Friday (31 July) marks another public holiday. For many of expats this means a day off from school or work, but why?
What is Hari Raya Haji?
Hari Raya Haji, also known as Eid al-Adha, is a Muslim holiday commemorating Ibrahim’s (Abraham’s) faith and trust in God. When Ibrahim willingly prepares to sacrifice his son Ismail (Ishmael), as God had commanded, God intervenes and tells Ibrahim his sacrifice has already been accepted. Instead, he provides Ibrahim with a sheep to sacrifice.
How do Muslims Celebrate?
This is a solemn holiday for prayer and sacrifice. Muslims will dress in their finest clothing and go to mosques to pray and listen to sermons.

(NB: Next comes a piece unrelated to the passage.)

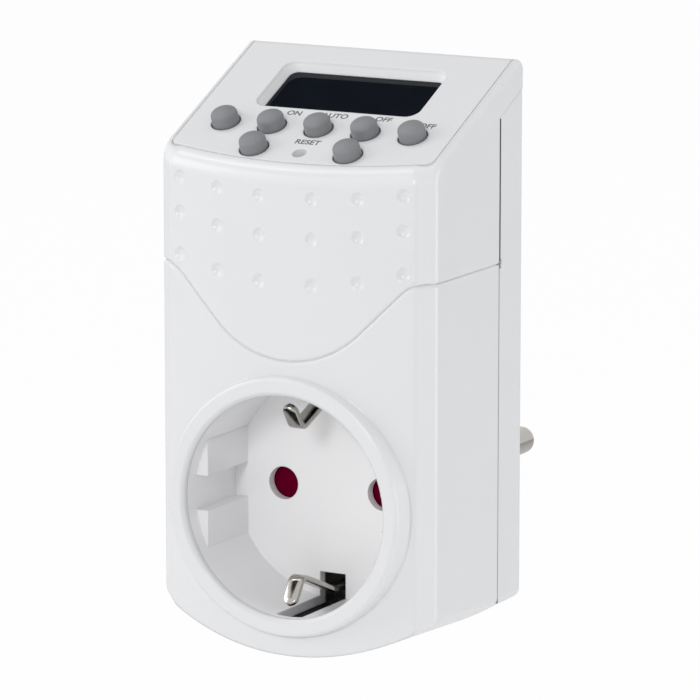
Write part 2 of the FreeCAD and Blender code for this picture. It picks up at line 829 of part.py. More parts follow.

More importantly, is the Korban (sacrifice). Worshippers sacrifice a live animal, usually sheep, lambs, goats and cows (depending on a number of factors such as where you live, income, and what is accessible). The animal is slaughtered as prayers are recited in remembrance Ibrahim’s devotion to God.
The meat is usually divided into thirds with one third for family, one third for friends and relatives and one third for poor and needy.
After prayers and sacrifice, most Muslims will visit with family and friends and enjoy a meal.
So what is Hari Raya Puasa?
Hari Raya Puasa marks the end of Ramadan. Together, these are the “Eid holidays.”
Interesting to note:
- The festival is 4 days.
- In order to practice the Korban, you need trained personnel and special facilities and equipment that have met strict requirements. These costs, along with the price of livestock, make Koran increasingly expensive.
- It marks the end of the haji (the annual pilgrimage to Mecca)
- By some estimates, more than 100 million animals are sacrificed (in only two days).
- In Pakistan alone nearly 10 million animals are slaughtered on Eid days costing over US$3 billion.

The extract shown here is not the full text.